Another characterization of best of breed MDM is that the vendor focuses on what we call operational MDM.  Operational MDM is form of MDM that explicitly seeks, as part of its governance routines, to clean up source data once errors are found in the business. 

Analytical MDM represents a form of MDM that exists in a BI context, to support cleansing of data in a data warehouse environment, where there is no explicit desire to clean up the source data.  I came up with the idea of analytical MDM to highlight the overlapping in technology and technique (use of data quality, cleansing, normalization etc) and differences (desire to clean source; not to clean source) across a continuum of use cases.  Though not accepted early on it seems that the term, and differences, is now widely accepted.

So what is a generalist MDM vendor?  There are in fact different types of generalists.  One might focus on analytical MDM only.  This means that the technology is used to model all kinds of master data (product, customer, person, hierarchy, and dimension data) but in a BI environment only.  Another might be a vendor that focuses on operational MDM but for many different types of data domain, though the functional capability for any one domain is not that “deep”.  

Users have to decide what they need to focus on – and this may change over time.  Business drivers may lead to the recognition that “deep MDM” skills are needed first hand to get to grips with very complex product data workflows, but later, a more general approach is needed to master other domains.  

So the need will change over time; and the vendors capability will evolve also.  As such, there is no “right” position to take.  Both, and all the variations in between, have a role to play in meeting user requirements.  The key perhaps is to align the right vendor approach to the need.

Of course, putting my vendor hat on, I have to answer, “But which vendor will win?”  It depends – on what we mean by “winning”!

4 Comments »

Category: Analytical MDM Operational MDM Orchestra Networks     Tags: , ,

4 responses so far ↓

  • 1 Robert Rich   February 1, 2009 at 12:11 pm

    The challenge is master data management is so deeply ingrained in the business process, applications and infrastructure across the enterprise. MDM vendors need to be evaluated as an incremental set of capabilities delivering domain and industry expertise that can be readily integrated with the current architecture. I’d suggest the difference between operational and analytical is not where the data is cleansed but the purpose of the underlying schema – with the long standing challenge to optimize effective CRUD and complex analytics simultaneously. An MDM purist could argue that cleansing should always be centralized to control the logic that enforces quality, integrates with the business process for workflow and hierarchy management and supports a governance framework.

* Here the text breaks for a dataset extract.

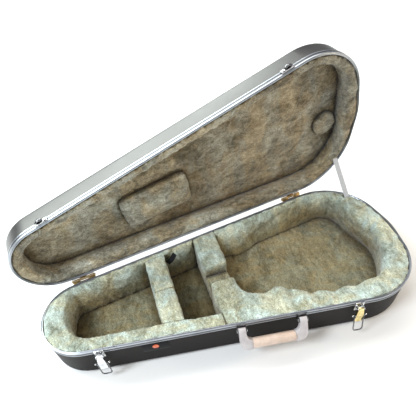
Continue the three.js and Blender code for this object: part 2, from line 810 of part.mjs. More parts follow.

    In my humble opinion the “best” MDM vendor is the one with the solution that adds critical capabilities, leverages what you already have and can be used to implement a series of use cases each of which drives business value over time.

  • 2 Andrew White   February 2, 2009 at 11:55 am

    Nice comment Robert – not sure there is anything for me to disagree with. Though I say that the difference between operational MDM and analytical MDM is related to where the data is cleansed, this is an over simplification that implies much, if not all, of what you rounded out in your response. So thanks for the “drill down”.

    And I like your “best” MDM vendor description.